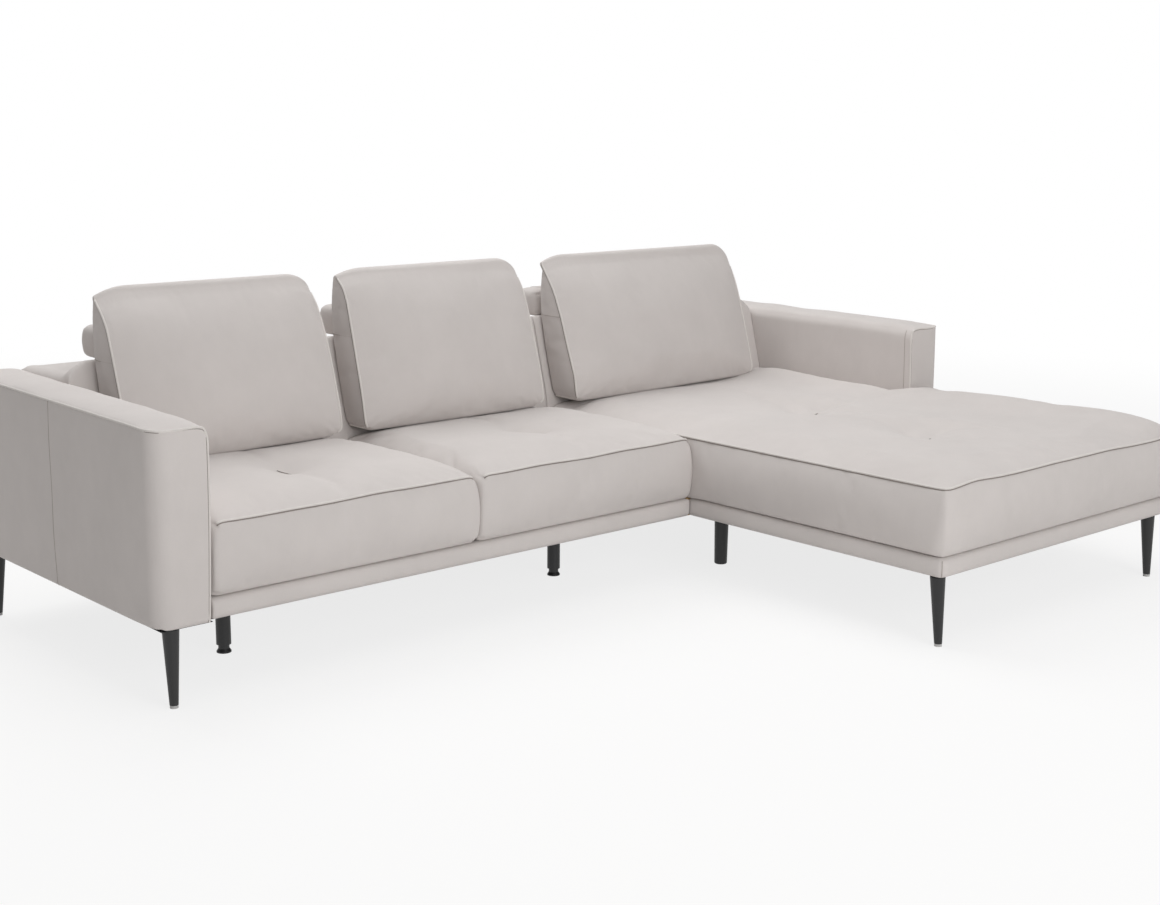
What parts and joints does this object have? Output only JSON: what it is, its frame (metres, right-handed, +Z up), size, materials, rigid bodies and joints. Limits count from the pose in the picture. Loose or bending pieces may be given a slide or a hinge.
* * *
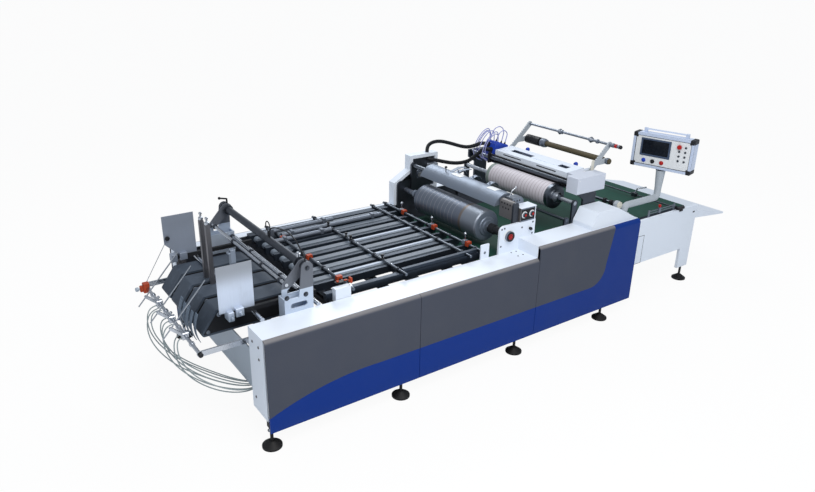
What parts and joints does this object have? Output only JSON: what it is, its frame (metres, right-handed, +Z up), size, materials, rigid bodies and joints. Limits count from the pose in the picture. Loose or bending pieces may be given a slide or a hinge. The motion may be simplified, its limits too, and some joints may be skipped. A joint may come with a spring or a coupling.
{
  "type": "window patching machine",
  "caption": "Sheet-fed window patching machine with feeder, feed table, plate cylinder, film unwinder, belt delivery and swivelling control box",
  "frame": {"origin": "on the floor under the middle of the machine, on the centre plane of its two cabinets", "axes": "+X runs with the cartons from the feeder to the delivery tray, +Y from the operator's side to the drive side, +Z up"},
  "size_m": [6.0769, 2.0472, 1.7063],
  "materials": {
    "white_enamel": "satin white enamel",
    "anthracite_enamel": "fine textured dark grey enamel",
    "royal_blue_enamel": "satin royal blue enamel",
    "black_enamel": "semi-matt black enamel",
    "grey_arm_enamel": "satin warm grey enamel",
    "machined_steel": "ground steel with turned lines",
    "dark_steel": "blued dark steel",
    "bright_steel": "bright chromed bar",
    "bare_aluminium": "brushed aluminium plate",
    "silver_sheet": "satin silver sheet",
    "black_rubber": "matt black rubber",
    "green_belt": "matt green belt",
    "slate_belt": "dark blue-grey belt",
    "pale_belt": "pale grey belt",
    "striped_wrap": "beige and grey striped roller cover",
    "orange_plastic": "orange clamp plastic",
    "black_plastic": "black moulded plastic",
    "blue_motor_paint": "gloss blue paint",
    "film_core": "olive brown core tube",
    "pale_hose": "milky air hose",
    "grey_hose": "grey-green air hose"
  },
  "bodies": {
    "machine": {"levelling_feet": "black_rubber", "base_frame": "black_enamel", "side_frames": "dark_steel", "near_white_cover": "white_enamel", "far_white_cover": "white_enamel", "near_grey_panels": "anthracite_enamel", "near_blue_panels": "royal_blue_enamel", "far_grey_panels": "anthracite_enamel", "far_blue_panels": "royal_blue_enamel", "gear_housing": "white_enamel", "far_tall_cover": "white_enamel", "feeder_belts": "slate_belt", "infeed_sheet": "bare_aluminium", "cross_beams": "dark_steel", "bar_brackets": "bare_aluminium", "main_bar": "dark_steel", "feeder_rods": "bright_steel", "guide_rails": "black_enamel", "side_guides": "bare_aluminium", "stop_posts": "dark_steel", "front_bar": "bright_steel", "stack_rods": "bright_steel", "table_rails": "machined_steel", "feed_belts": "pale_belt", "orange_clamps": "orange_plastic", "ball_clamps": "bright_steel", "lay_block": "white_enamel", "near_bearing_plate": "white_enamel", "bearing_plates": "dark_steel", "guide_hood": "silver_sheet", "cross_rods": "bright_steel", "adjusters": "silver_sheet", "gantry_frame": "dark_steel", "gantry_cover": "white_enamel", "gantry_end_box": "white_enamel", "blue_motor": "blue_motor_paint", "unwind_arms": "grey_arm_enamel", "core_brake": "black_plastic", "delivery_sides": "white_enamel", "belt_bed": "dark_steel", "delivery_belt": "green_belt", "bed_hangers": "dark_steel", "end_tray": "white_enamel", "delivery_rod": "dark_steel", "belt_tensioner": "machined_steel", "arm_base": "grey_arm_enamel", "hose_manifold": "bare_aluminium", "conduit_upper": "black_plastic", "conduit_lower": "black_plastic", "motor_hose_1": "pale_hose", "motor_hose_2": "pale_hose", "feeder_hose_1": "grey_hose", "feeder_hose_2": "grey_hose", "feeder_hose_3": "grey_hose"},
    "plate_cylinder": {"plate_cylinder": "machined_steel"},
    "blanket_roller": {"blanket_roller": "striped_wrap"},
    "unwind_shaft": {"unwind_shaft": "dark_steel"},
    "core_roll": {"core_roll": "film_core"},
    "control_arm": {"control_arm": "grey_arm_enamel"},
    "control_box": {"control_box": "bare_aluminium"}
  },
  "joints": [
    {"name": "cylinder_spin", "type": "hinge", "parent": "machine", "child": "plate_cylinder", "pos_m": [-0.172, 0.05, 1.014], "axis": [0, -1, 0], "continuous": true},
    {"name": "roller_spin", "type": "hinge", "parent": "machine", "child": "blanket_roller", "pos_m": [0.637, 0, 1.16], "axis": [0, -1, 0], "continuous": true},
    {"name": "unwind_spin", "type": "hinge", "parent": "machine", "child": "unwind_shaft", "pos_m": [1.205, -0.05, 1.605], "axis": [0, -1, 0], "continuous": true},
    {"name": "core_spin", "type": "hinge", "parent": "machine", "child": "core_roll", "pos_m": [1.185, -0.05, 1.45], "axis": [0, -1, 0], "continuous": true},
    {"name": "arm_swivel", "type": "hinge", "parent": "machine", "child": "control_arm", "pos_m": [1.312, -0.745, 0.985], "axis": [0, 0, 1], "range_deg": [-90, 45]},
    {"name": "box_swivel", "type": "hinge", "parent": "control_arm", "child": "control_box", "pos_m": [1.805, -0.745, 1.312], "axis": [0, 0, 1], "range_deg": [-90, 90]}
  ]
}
==
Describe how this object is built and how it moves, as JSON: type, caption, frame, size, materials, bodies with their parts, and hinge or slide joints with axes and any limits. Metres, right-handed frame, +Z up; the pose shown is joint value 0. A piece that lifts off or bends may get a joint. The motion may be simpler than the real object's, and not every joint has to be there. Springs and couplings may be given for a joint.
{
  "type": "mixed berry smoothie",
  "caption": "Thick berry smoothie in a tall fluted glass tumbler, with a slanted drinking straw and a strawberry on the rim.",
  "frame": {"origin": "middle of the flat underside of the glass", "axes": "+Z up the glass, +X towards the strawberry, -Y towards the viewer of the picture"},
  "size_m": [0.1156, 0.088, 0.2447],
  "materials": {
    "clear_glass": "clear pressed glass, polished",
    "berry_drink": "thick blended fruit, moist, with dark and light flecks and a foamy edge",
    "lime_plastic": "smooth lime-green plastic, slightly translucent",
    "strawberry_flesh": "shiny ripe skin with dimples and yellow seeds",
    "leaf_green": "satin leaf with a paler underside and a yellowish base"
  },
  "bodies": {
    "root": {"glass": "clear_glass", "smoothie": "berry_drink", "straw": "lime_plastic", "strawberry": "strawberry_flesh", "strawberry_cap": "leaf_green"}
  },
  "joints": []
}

## What the task requires
State the number of lines holding the word "axes" in the listing. Add nothing else.

## Correct answer
3